JUNEAU — The leaders of the Alaska Permanent Fund Corp. will voluntarily answer questions from a special investigator appointed by the Alaska Legislature to investigate the abrupt firing of former Permanent Fund director Angela Rodell.

A date for the interviews has not yet been set and is subject to further negotiations, but the decision by the corporation’s board of trustees reverses the board’s initial threat to sue the Legislature in order to block the investigation.

“We’re pleased that they are recognizing the committee’s authority to investigate this matter, and we’re waiting for them to propose a schedule for their sworn testimony,” special investigator Howard Trickey said.

In a letter sent Monday to Trickey, Alaska Department of Law attorney Benjamin Hofmeister said the corporation’s trustees agree to depositions under oath at a future date. That message followed an April 5 letter from Trickey in which he said that if the trustees did not agree to voluntarily testify by Monday, he would issue subpoenas requiring them to testify.

“As to these trustees, we don’t intend to issue subpoenas,” Trickey said.

The lone exception is board chairman Craig Richards, who is being represented by Anchorage attorney Robin Brena and not the Department of Law. Trickey declined to discuss Richards’ status, but Richards, reached by phone, said his position is not significantly different.
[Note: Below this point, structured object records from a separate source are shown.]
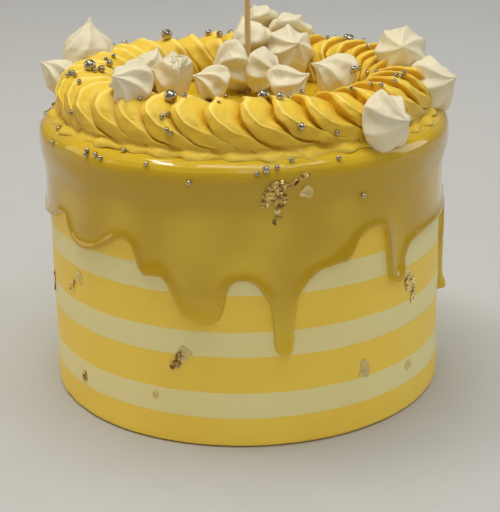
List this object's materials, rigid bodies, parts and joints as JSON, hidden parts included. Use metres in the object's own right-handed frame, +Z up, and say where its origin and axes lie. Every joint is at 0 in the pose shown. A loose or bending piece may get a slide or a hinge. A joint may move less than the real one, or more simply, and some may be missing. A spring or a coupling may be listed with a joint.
{
  "type": "lemon meringue layer cake",
  "caption": "Tall round layer cake with striped buttercream sides, a poured lemon glaze that drips, a piped buttercream rope, meringue kisses, sugar pearls, gold leaf and a topper stick.",
  "frame": {"origin": "centre of the cake's flat foot", "axes": "+Z up along the cake's axis, -Y towards the front with the longest drip, +X to the right seen from the front"},
  "size_m": [0.2228, 0.2145, 0.208],
  "materials": {
    "yellow_buttercream": "smooth satin buttercream",
    "white_buttercream": "smooth satin buttercream",
    "lemon_glaze": "wet glossy glaze",
    "piped_buttercream": "soft satin piped buttercream",
    "meringue": "dry matte baked meringue with a slight sheen",
    "wood": "plain unfinished wood"
  },
  "bodies": {
    "root": {"cake_body": "yellow_buttercream", "white_band_1": "white_buttercream", "white_band_2": "white_buttercream", "white_band_3": "white_buttercream", "lemon_glaze": "lemon_glaze", "piped_rope": "piped_buttercream", "topper_stick": "wood", "kiss_left_tall": "meringue", "kiss_left_low": "meringue", "kiss_front_left": "meringue", "kiss_chipped": "meringue", "kiss_back_left": "meringue", "kiss_small": "meringue", "kiss_left_of_stick": "meringue", "kiss_right_of_stick": "meringue", "kiss_middle": "meringue", "kiss_leaning": "meringue", "kiss_back_high": "meringue", "kiss_back_slope": "meringue", "kiss_back_crest": "meringue", "kiss_back_star": "meringue", "kiss_right_tall": "meringue", "kiss_right_low": "meringue", "kiss_front_right": "meringue"}
  },
  "joints": []
}
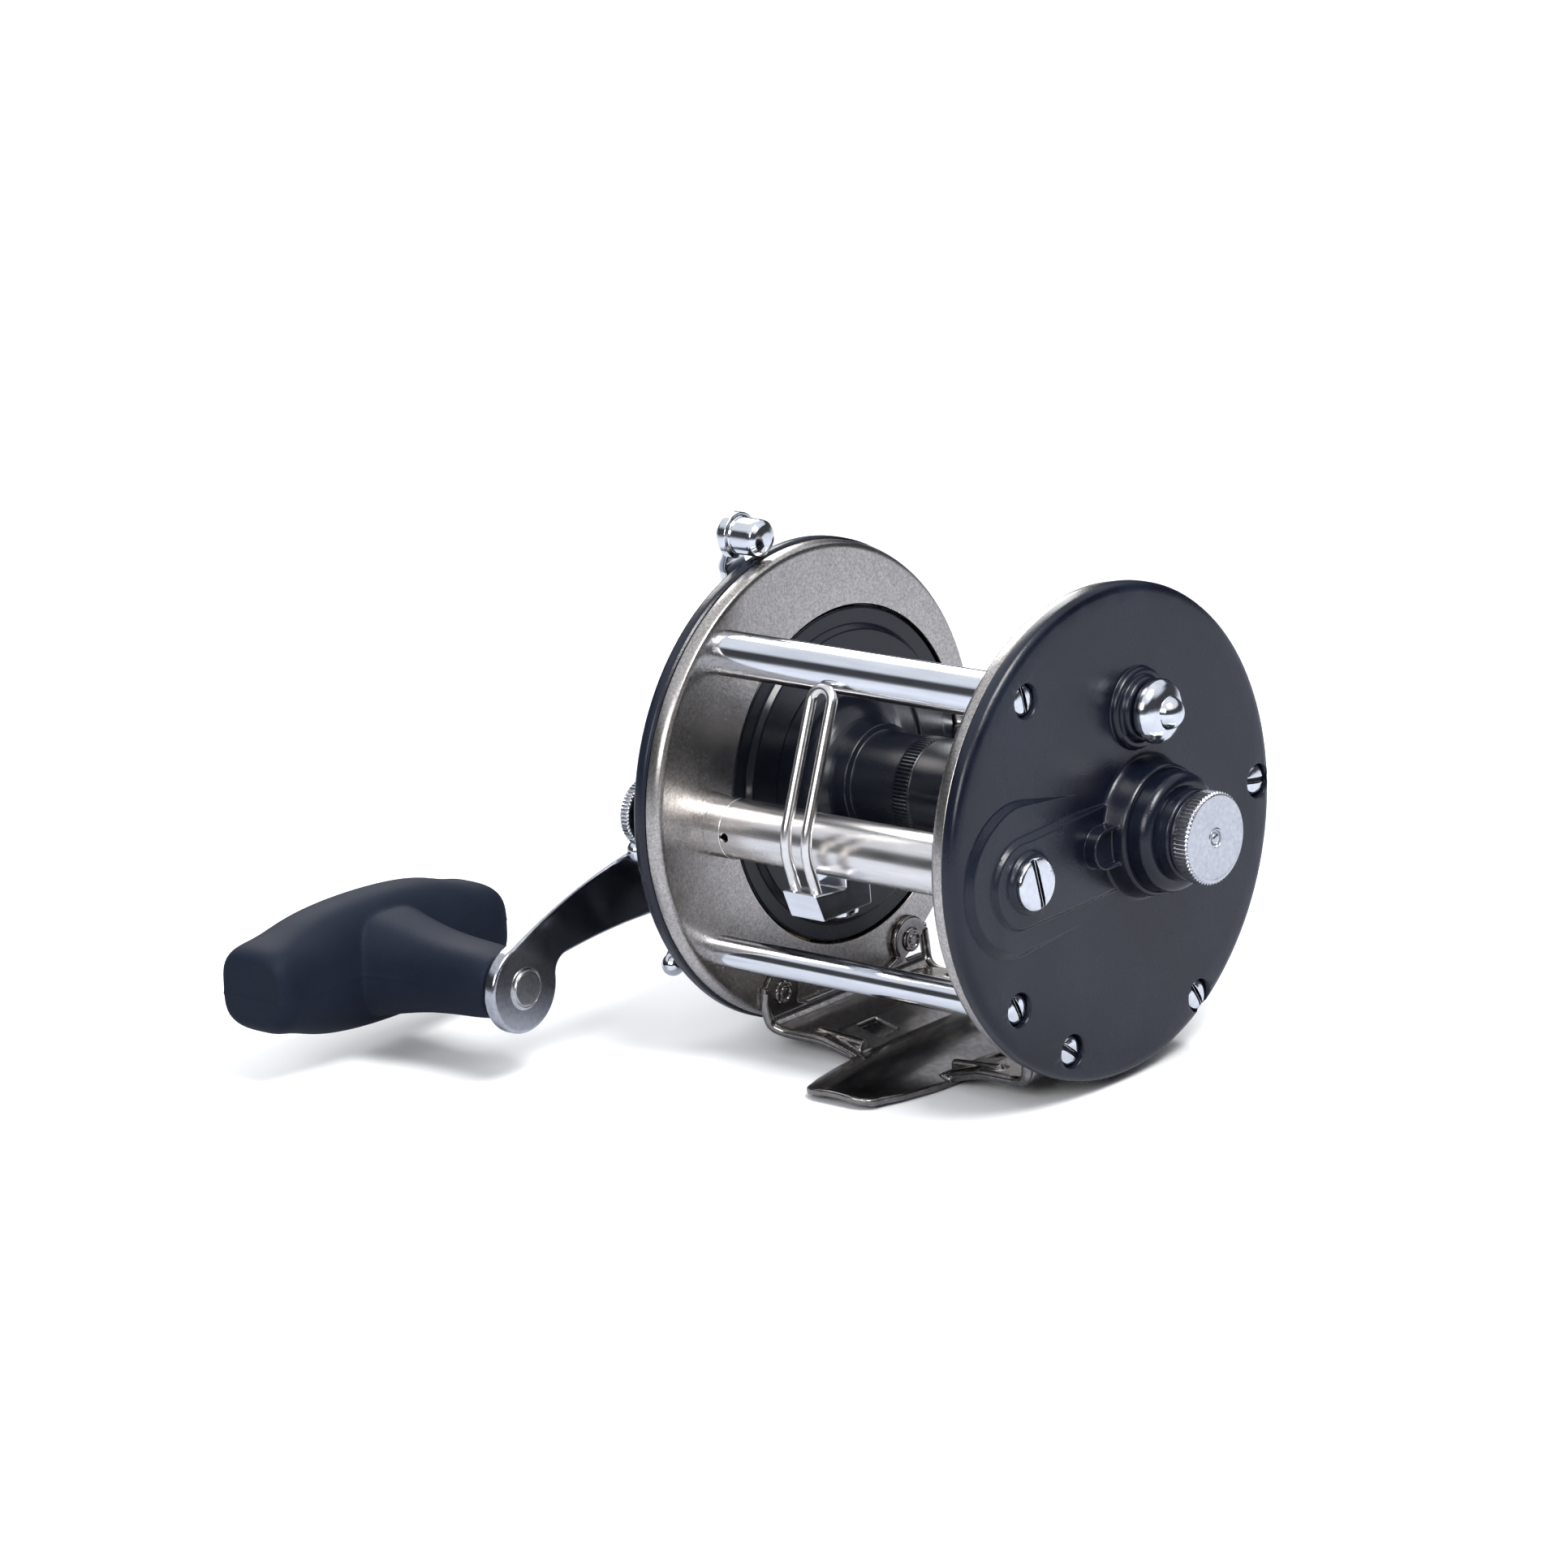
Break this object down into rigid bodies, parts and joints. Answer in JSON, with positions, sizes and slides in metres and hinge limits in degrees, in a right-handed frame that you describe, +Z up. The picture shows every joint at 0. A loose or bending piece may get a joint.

“I am fully aligned with the other members of the board of trustees,” he said, “and look forward to resolving this issue. The only unique circumstance for me at this point is that I’ve already testified. So I’ve requested clarification as to what the scope of further testimony would be.”

The joint House-Senate Legislative Budget and Audit Committee preapproved subpoenas last month as part of a special investigation that could cost up to $100,000. Lawmakers are attempting to discern whether Rodell was fired as an act of “political retribution” by appointees of Gov. Mike Dunleavy.
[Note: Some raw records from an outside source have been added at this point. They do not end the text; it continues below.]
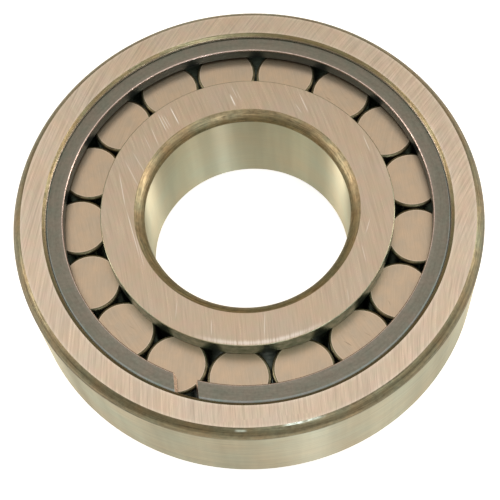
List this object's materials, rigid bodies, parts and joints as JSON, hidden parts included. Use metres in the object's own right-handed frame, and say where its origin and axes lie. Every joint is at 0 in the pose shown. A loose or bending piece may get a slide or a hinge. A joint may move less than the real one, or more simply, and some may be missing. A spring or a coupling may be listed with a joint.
{
  "type": "cylindrical roller bearing",
  "caption": "Full-complement cylindrical roller bearing: an outer ring with one flange and a split snap ring, rollers side by side without a cage, and an inner ring with two flanges.",
  "frame": {"origin": "on the bearing's axis, in the plane of the back faces of the two rings", "axes": "+Z along the axis, from the outer ring's flange towards the snap ring; X and Y radial, with the snap ring's gap towards -Y and a little to -X"},
  "size_m": [0.08, 0.08, 0.021],
  "materials": {
    "ring_steel": "ground bearing steel, fine grinding lines on the faces, smooth bore and outside",
    "roller_steel": "ground bearing steel, satin end faces and polished sides",
    "snap_ring_steel": "spring steel with a dark phosphated surface, bright on its sheared ends"
  },
  "bodies": {
    "outer_ring": {"outer_ring": "ring_steel", "snap_ring": "snap_ring_steel"},
    "inner_ring": {"inner_ring": "ring_steel"},
    "roller_01": {"roller_01": "roller_steel"},
    "roller_02": {"roller_02": "roller_steel"},
    "roller_03": {"roller_03": "roller_steel"},
    "roller_04": {"roller_04": "roller_steel"},
    "roller_05": {"roller_05": "roller_steel"},
    "roller_06": {"roller_06": "roller_steel"},
    "roller_07": {"roller_07": "roller_steel"},
    "roller_08": {"roller_08": "roller_steel"},
    "roller_09": {"roller_09": "roller_steel"},
    "roller_10": {"roller_10": "roller_steel"},
    "roller_11": {"roller_11": "roller_steel"},
    "roller_12": {"roller_12": "roller_steel"},
    "roller_13": {"roller_13": "roller_steel"},
    "roller_14": {"roller_14": "roller_steel"},
    "roller_15": {"roller_15": "roller_steel"},
    "roller_16": {"roller_16": "roller_steel"},
    "roller_17": {"roller_17": "roller_steel"}
  },
  "joints": [
    {"name": "inner_ring_turn", "type": "hinge", "parent": "outer_ring", "child": "inner_ring", "pos_m": [0, 0, 0.0105], "axis": [0, 0, 1], "continuous": true},
    {"name": "roller_orbit", "type": "hinge", "parent": "outer_ring", "child": "roller_01", "pos_m": [0, 0, 0.0105], "axis": [0, 0, 1], "continuous": true},
    {"name": "roller_02_spin", "type": "hinge", "parent": "roller_01", "child": "roller_02", "pos_m": [0.0064, -0.02821, 0.0105], "axis": [0, 0, 1], "continuous": true},
    {"name": "roller_03_spin", "type": "hinge", "parent": "roller_01", "child": "roller_03", "pos_m": [0.01616, -0.02399, 0.0105], "axis": [0, 0, 1], "continuous": true},
    {"name": "roller_04_spin", "type": "hinge", "parent": "roller_01", "child": "roller_04", "pos_m": [0.02373, -0.01654, 0.0105], "axis": [0, 0, 1], "continuous": true},
    {"name": "roller_05_spin", "type": "hinge", "parent": "roller_01", "child": "roller_05", "pos_m": [0.0281, -0.00685, 0.0105], "axis": [0, 0, 1], "continuous": true},
    {"name": "roller_06_spin", "type": "hinge", "parent": "roller_01", "child": "roller_06", "pos_m": [0.02868, 0.00377, 0.0105], "axis": [0, 0, 1], "continuous": true},
    {"name": "roller_07_spin", "type": "hinge", "parent": "roller_01", "child": "roller_07", "pos_m": [0.02538, 0.01387, 0.0105], "axis": [0, 0, 1], "continuous": true},
    {"name": "roller_08_spin", "type": "hinge", "parent": "roller_01", "child": "roller_08", "pos_m": [0.01866, 0.0221, 0.0105], "axis": [0, 0, 1], "continuous": true},
    {"name": "roller_09_spin", "type": "hinge", "parent": "roller_01", "child": "roller_09", "pos_m": [0.00941, 0.02735, 0.0105], "axis": [0, 0, 1], "continuous": true},
    {"name": "roller_10_spin", "type": "hinge", "parent": "roller_01", "child": "roller_10", "pos_m": [-0.0011, 0.0289, 0.0105], "axis": [0, 0, 1], "continuous": true},
    {"name": "roller_11_spin", "type": "hinge", "parent": "roller_01", "child": "roller_11", "pos_m": [-0.01147, 0.02655, 0.0105], "axis": [0, 0, 1], "continuous": true},
    {"name": "roller_12_spin", "type": "hinge", "parent": "roller_01", "child": "roller_12", "pos_m": [-0.02029, 0.02062, 0.0105], "axis": [0, 0, 1], "continuous": true},
    {"name": "roller_13_spin", "type": "hinge", "parent": "roller_01", "child": "roller_13", "pos_m": [-0.02637, 0.01189, 0.0105], "axis": [0, 0, 1], "continuous": true},
    {"name": "roller_14_spin", "type": "hinge", "parent": "roller_01", "child": "roller_14", "pos_m": [-0.02888, 0.00157, 0.0105], "axis": [0, 0, 1], "continuous": true},
    {"name": "roller_15_spin", "type": "hinge", "parent": "roller_01", "child": "roller_15", "pos_m": [-0.0275, -0.00897, 0.0105], "axis": [0, 0, 1], "continuous": true},
    {"name": "roller_16_spin", "type": "hinge", "parent": "roller_01", "child": "roller_16", "pos_m": [-0.0224, -0.0183, 0.0105], "axis": [0, 0, 1], "continuous": true},
    {"name": "roller_17_spin", "type": "hinge", "parent": "roller_01", "child": "roller_17", "pos_m": [-0.01428, -0.02516, 0.0105], "axis": [0, 0, 1], "continuous": true}
  ],
  "couplings": [
    {"joint": "roller_orbit", "follows": "inner_ring_turn", "ratio": 0.40925},
    {"joint": "roller_02_spin", "follows": "inner_ring_turn", "ratio": -2.664},
    {"joint": "roller_03_spin", "follows": "inner_ring_turn", "ratio": -2.664},
    {"joint": "roller_04_spin", "follows": "inner_ring_turn", "ratio": -2.664},
    {"joint": "roller_05_spin", "follows": "inner_ring_turn", "ratio": -2.664},
    {"joint": "roller_06_spin", "follows": "inner_ring_turn", "ratio": -2.664},
    {"joint": "roller_07_spin", "follows": "inner_ring_turn", "ratio": -2.664},
    {"joint": "roller_08_spin", "follows": "inner_ring_turn", "ratio": -2.664},
    {"joint": "roller_09_spin", "follows": "inner_ring_turn", "ratio": -2.664},
    {"joint": "roller_10_spin", "follows": "inner_ring_turn", "ratio": -2.664},
    {"joint": "roller_11_spin", "follows": "inner_ring_turn", "ratio": -2.664},
    {"joint": "roller_12_spin", "follows": "inner_ring_turn", "ratio": -2.664},
    {"joint": "roller_13_spin", "follows": "inner_ring_turn", "ratio": -2.664},
    {"joint": "roller_14_spin", "follows": "inner_ring_turn", "ratio": -2.664},
    {"joint": "roller_15_spin", "follows": "inner_ring_turn", "ratio": -2.664},
    {"joint": "roller_16_spin", "follows": "inner_ring_turn", "ratio": -2.664},
    {"joint": "roller_17_spin", "follows": "inner_ring_turn", "ratio": -2.664}
  ]
}
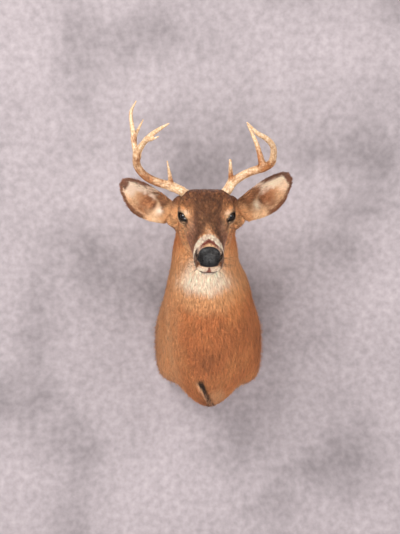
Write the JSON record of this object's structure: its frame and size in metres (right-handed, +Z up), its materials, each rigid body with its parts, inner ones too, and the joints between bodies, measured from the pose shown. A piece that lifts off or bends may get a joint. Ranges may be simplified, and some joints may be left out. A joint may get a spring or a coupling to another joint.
{
  "type": "whitetail buck shoulder mount",
  "caption": "Life-size deer head and shoulders with branching antlers and cupped ears, on a flat wooden backboard that hangs on a wall.",
  "frame": {"origin": "middle of the backboard's rear face, on the wall", "axes": "+Z up, +Y into the wall, so the deer faces -Y; its right side is -X"},
  "size_m": [0.4242, 0.5413, 0.7696],
  "materials": {
    "hide": "short dense deer hair",
    "nose": "moist pebbled skin",
    "eye": "dark glass eye",
    "antler": "weathered antler, paler at the tips",
    "plywood": "sanded plywood",
    "steel": "zinc plated"
  },
  "bodies": {
    "root": {"shoulders": "hide", "neck": "hide", "head": "hide", "lower_jaw": "hide", "nose": "nose", "ear_right": "hide", "ear_left": "hide", "eye_right": "eye", "eye_left": "eye", "antler_right_beam": "antler", "antler_right_beam_tip": "antler", "antler_right_brow_tine": "antler", "antler_right_back_tine": "antler", "antler_right_tine_fork": "antler", "antler_right_spur": "antler", "antler_left_beam": "antler", "antler_left_beam_tip": "antler", "antler_left_brow_tine": "antler", "antler_left_back_tine": "antler", "backboard": "plywood", "hanger": "steel"}
  },
  "joints": []
}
Sen. Natasha von Imhof, R-Anchorage, is the chairwoman of the committee and said she had no comment on the investigation. A special investigator was appointed so lawmakers could hold themselves “at arms’ length” from the matter, she said.

The earnings of the $81 billion Permanent Fund accounted for two-thirds of the state’s general-purpose revenue in the budget passed by lawmakers last spring, and the corporation’s executive director is the lead official in charge of ensuring that investment earnings outpace withdrawals.

Rodell’s firing came after the fund’s best-performing year on record. Dunleavy has denied that he had a role in the decision, and the board’s chairman, Craig Richards, testified that the board had years of “trust problems” with her.

Rodell has hired attorney Jon Choate to represent her and has signed a privacy waiver allowing board members to discuss what happened in a closed-door executive session that preceded her firing at a December corporate meeting.

Trickey said he is also continuing to pursue a series of heavily redacted documents related to the firing.